======== Records to use ========

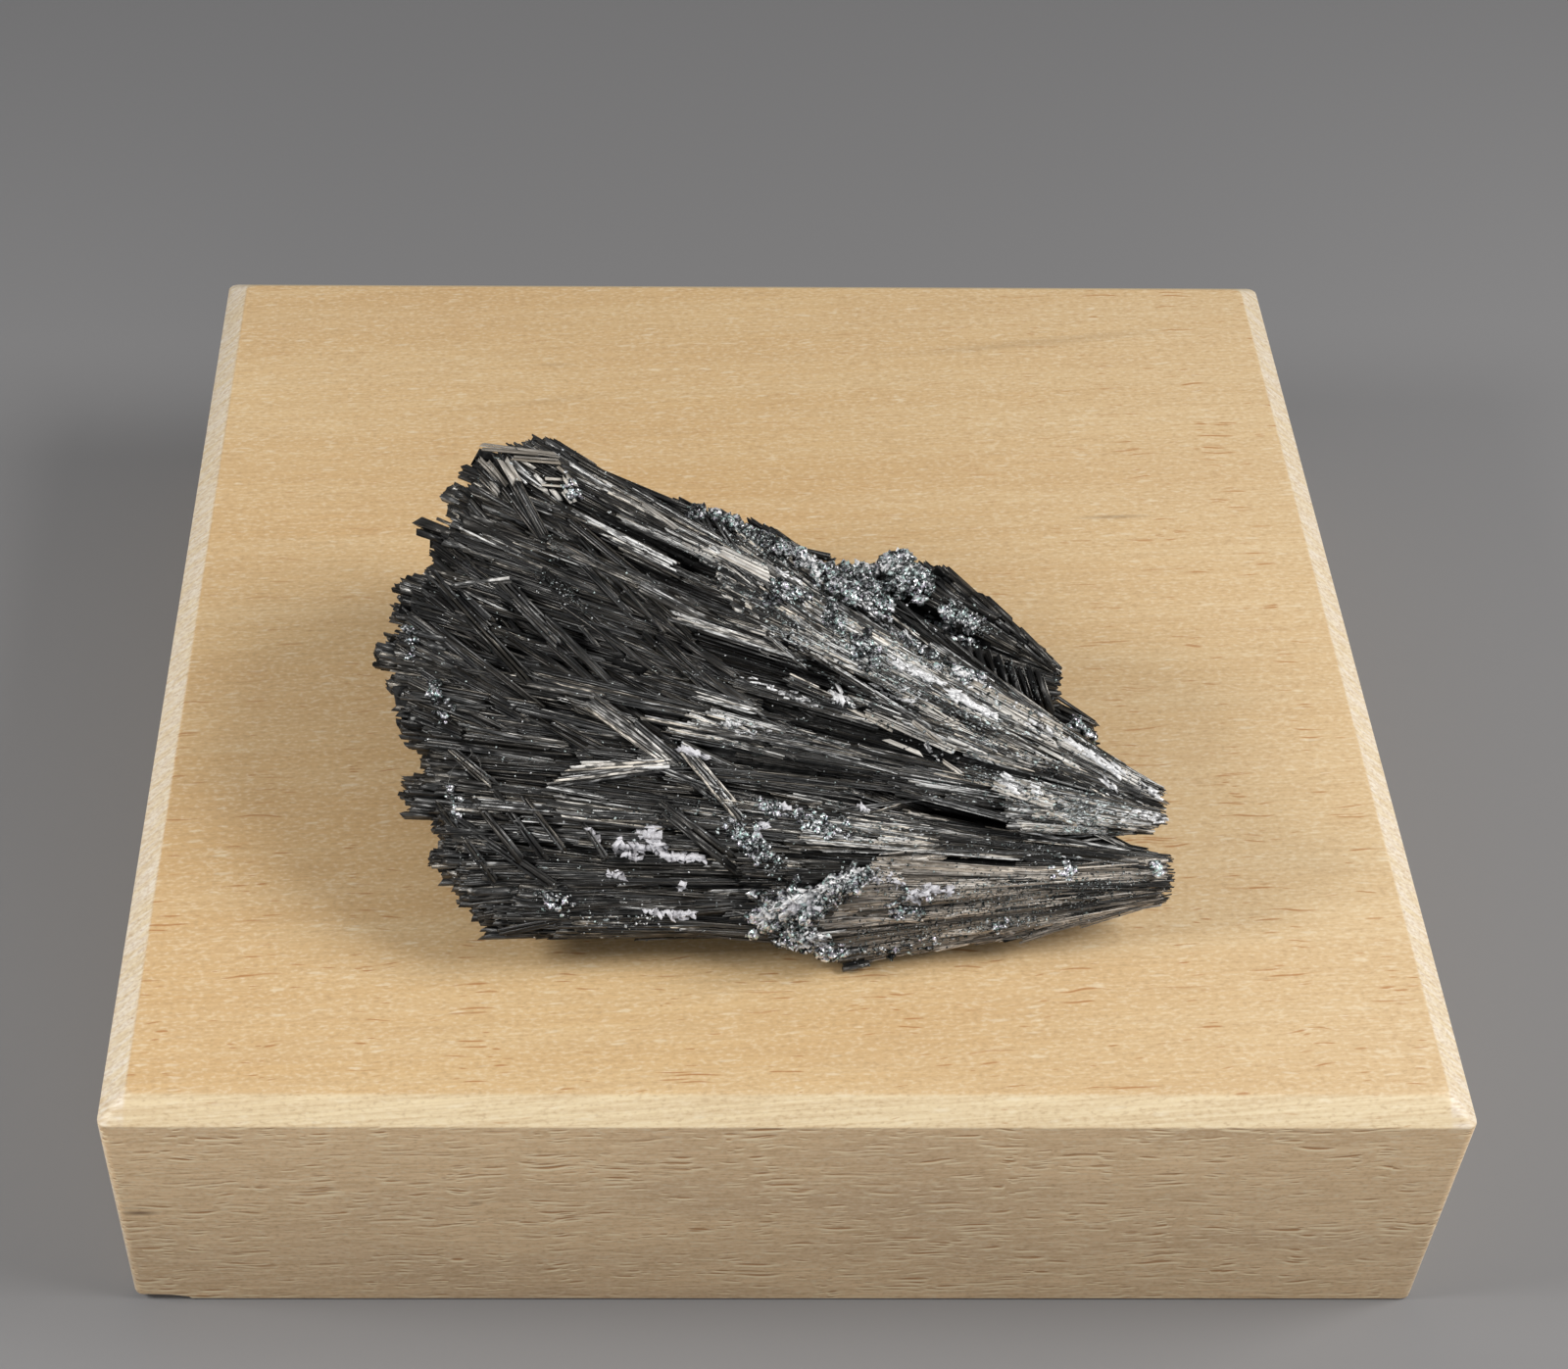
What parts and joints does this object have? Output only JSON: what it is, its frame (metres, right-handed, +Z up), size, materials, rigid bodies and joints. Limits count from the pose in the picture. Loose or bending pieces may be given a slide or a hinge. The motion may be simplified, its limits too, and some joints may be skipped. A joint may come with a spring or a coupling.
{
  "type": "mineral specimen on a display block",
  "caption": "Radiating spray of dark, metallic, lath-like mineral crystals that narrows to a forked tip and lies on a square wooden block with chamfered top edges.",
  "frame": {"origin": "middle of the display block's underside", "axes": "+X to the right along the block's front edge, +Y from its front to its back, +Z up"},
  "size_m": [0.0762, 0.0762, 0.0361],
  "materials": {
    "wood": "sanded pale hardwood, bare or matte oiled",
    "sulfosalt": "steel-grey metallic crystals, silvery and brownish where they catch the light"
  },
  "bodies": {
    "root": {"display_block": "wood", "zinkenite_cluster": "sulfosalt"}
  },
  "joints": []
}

========
======== Records to use ========

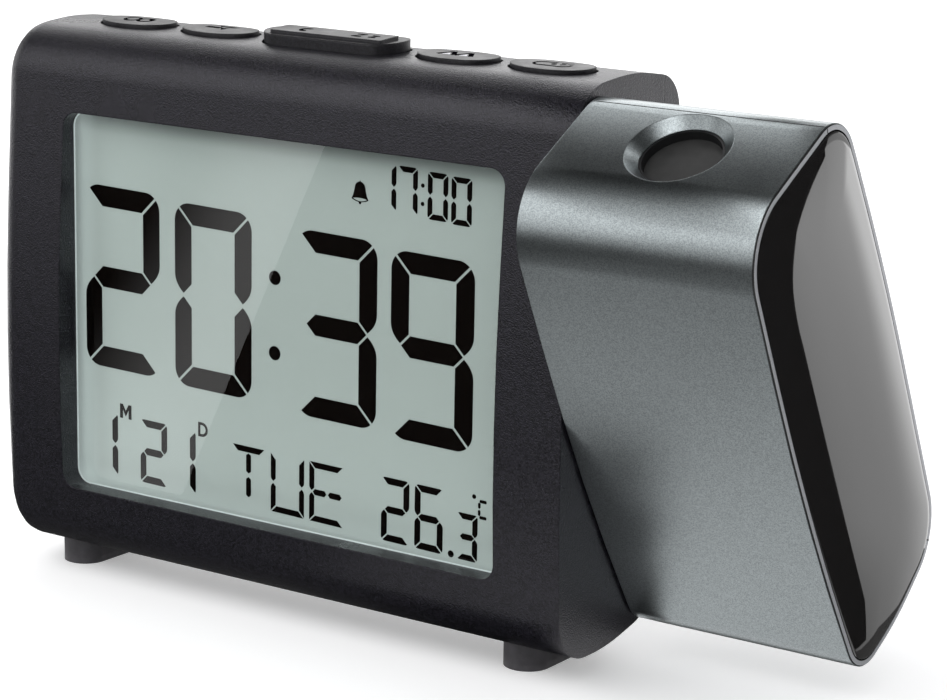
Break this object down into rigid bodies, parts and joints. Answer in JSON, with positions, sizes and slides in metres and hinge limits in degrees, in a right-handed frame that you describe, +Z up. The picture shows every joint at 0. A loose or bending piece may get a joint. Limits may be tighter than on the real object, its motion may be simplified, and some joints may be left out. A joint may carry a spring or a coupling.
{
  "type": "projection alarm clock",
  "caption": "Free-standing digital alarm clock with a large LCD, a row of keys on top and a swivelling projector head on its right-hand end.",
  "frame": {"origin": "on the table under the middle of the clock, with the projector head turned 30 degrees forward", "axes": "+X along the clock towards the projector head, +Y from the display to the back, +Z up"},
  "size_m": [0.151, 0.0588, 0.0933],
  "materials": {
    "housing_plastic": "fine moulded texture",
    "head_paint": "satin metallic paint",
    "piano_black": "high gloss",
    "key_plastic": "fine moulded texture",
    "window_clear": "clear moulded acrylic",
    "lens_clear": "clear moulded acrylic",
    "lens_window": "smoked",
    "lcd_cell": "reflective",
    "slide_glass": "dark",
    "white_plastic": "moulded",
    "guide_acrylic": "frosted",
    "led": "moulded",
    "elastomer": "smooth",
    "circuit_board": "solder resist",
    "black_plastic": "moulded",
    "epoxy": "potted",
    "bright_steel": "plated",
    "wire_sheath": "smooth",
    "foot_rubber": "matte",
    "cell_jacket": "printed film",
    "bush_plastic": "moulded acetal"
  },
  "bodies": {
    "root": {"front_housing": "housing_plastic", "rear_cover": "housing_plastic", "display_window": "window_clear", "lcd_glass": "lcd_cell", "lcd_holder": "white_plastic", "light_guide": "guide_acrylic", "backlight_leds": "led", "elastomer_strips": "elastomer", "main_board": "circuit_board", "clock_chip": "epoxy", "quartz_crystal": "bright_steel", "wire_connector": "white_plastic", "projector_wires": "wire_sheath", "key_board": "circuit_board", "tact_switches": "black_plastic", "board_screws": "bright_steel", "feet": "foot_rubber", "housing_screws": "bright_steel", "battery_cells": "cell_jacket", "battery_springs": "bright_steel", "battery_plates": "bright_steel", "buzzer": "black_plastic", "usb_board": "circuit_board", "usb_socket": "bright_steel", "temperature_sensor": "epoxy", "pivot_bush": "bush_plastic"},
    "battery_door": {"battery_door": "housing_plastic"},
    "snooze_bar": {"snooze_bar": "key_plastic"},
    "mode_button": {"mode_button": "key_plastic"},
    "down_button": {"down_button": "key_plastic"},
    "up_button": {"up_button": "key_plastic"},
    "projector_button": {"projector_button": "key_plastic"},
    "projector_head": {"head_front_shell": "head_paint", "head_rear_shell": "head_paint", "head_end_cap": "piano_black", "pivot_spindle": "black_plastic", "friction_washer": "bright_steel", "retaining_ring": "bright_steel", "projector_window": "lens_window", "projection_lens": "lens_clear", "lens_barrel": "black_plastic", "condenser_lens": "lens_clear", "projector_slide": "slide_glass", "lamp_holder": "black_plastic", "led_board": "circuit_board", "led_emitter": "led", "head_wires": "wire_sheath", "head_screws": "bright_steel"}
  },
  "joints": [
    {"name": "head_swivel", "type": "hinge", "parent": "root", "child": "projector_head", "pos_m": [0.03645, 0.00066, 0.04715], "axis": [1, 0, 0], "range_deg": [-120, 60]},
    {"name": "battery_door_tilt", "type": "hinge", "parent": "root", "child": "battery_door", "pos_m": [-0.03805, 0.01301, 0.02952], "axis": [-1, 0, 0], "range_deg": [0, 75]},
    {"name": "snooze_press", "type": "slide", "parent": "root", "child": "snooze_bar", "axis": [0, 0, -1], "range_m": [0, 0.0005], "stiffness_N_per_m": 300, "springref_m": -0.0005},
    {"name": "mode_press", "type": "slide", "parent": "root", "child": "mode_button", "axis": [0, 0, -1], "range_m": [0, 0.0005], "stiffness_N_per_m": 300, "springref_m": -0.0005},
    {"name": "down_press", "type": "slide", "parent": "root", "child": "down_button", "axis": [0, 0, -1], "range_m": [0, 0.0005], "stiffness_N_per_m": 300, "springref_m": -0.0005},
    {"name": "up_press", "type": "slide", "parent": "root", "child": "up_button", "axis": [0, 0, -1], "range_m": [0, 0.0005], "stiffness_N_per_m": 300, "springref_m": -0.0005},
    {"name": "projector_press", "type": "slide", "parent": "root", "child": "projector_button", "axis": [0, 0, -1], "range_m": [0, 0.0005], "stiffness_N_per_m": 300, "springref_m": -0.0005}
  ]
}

========

→ Given request
Search the data above for the string "picture" and return every line that has it.

→ Response to this task
What parts and joints does this object have? Output only JSON: what it is, its frame (metres, right-handed, +Z up), size, materials, rigid bodies and joints. Limits count from the pose in the picture. Loose or bending pieces may be given a slide or a hinge. The motion may be simplified, its limits too, and some joints may be skipped. A joint may come with a spring or a coupling.
Break this object down into rigid bodies, parts and joints. Answer in JSON, with positions, sizes and slides in metres and hinge limits in degrees, in a right-handed frame that you describe, +Z up. The picture shows every joint at 0. A loose or bending piece may get a joint. Limits may be tighter than on the real object, its motion may be simplified, and some joints may be left out. A joint may carry a spring or a coupling.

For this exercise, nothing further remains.